Les données sur lesquelles l’exécutif de Métropole travaille sont d’ailleurs très proches de celles de Marc Grossouvre, se basant entre autres mais aussi sur le Cerema. Il y ajoute même une année (2020) et donc 40 ha artificialisés pour un total de 647 ha. « Oui, sur l’ensemble de la décennie, trop de communes ont artificialisé à tout va et n’ont pas cherché à être vertueuses au regard de l’enjeu. Mais il faut tout de même apporter des nuances à l’analyse globale, tempère cependant Gilles Thizy. Déjà, ces 647 ha représentent 38 % de l’artificialisation totale des quatre intercommunalités du Scot Sud Loire en 11 ans alors que Métropole représente 66 % de leurs populations additionnées. Loire Forez, selon nos données, est à 611 ha soit 36 % de l’artificialisation sur le Scot Sud Loire… »
Ensuite, ces données totalisent 11 ans de consommation mais le rythme se serait calmé, selon l’élu, à partir de 2014 et l’application du Scot Sud Loire. « Il a amené des contraintes sur les Plu et donc des réductions de surfaces constructibles. A Marcenod, nous les avions réduites de 8 ha. A Genilac, 64 ha constructibles avaient été supprimés des documents d’urbanisme. Après oui, les situations varient, les communes ayant été plus ou moins vertueuses. Mais globalement, au début des années 2010, on était à un rythme de 60 ha par an consommés contre 40 une décennie plus tard. Si l’incitatif a commencé dès 2000 avec la loi SRU puis le Grenelle de 2008, il a fallu attendre une circulaire de 2018 pour que la contrainte commence à être mise sur la table. Mais s’il est vrai que la loi ne donne pas de rythme à tenir après 2031, nous avons désormais une feuille de route imposée pour les 10 ans à venir. »
« La population n’a pas conscience de tout ça »
Pour Gilles Thizy, par ailleurs vice-président du Scot Sud Loire, les politiques le savent mais si nul élu n’est du coup censé ignorer cette loi, difficile d’en dire autant des particuliers : « La population n’a pas conscience de tout ça. Si vous saviez la quantité de courriers que nous recevons pour faire passer des terrains en constructible. Il y aura des choix difficiles à expliquer et des déçus. » De quoi faire monter, aussi, les prix de ce qui restera disponible à construire ou racheter sur le long terme si la population continue à augmenter ou quitter les zones urbaines denses. Aussi nécessaire qu’il soit, l’objectif zéro artificialisation risque de mettre à l’avenir hors de portée des petites et moyennes bourses le pavillon périurbain…

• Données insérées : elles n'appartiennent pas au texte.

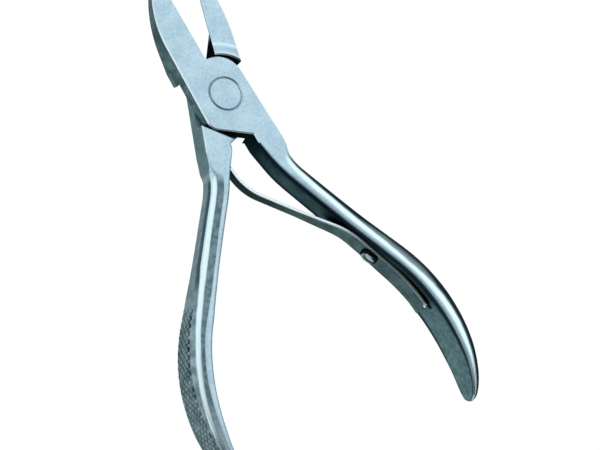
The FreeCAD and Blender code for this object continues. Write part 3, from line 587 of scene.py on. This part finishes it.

Quant à la réutilisation des friches urbaines, trop timidement menée aux yeux des écologistes, Gilles Thizy souligne « qu’hélas, les bonnes intentions ne suffisent pas ». La collectivité locale se voit souvent confrontée aux lourdeurs et paradoxes administratifs – fatalement ? – inhérents à un Etat de droit. Ce qui fait que bien des initiatives mettent un temps fou, pour telle ou telle raison : « Là, un liquidateur judiciaire cherche pendant des années à tirer le meilleur prix d’une parcelle en friche (allusion à Duralex à Rive-de-Gier). Ici, le PPRI (Plan de prévention des risques d’inondation) limite l’avancée d’un projet. Ailleurs, la Dreal n’est pas d’accord avec le programme de dépollution envisagée sur un site industriel abandonné, etc. Après il y a aussi eu des avancées comme Novaciéries, ou finalement aussi Duralex.»
Revoir notre façon d’habiter
Il n’empêche : pour Gilles Thizy, même si une ministre s’est faite taper sur les doigts pour l’avoir dit quelque peu brutalement – « le pavillon individuel, c’est fini », rappelle-t-il – , elle ne serait pas si loin de la vérité : il faudra admettre de revoir notre façon d’habiter. Vis-à-vis des mentalités, ce n’est pas sans espoir quand on voit, signale cependant l’élu en évoquant une étude du Scot Sud Loire durant le confinement disant que le rêve des interrogés n’était pas forcément la maison avec 1 000 m2 isolée en campagne mais avant tout de posséder un extérieur…
*Comme l’intéressé nous l’a fait remarquer lui-même lors de notre échange – et que nous ignorions au moment de nous rencontrer –, nous signalons à nos lecteurs qu’il est le conjoint de la candidate Nupes/EELV de la 1ère circonscription aux élections législatives.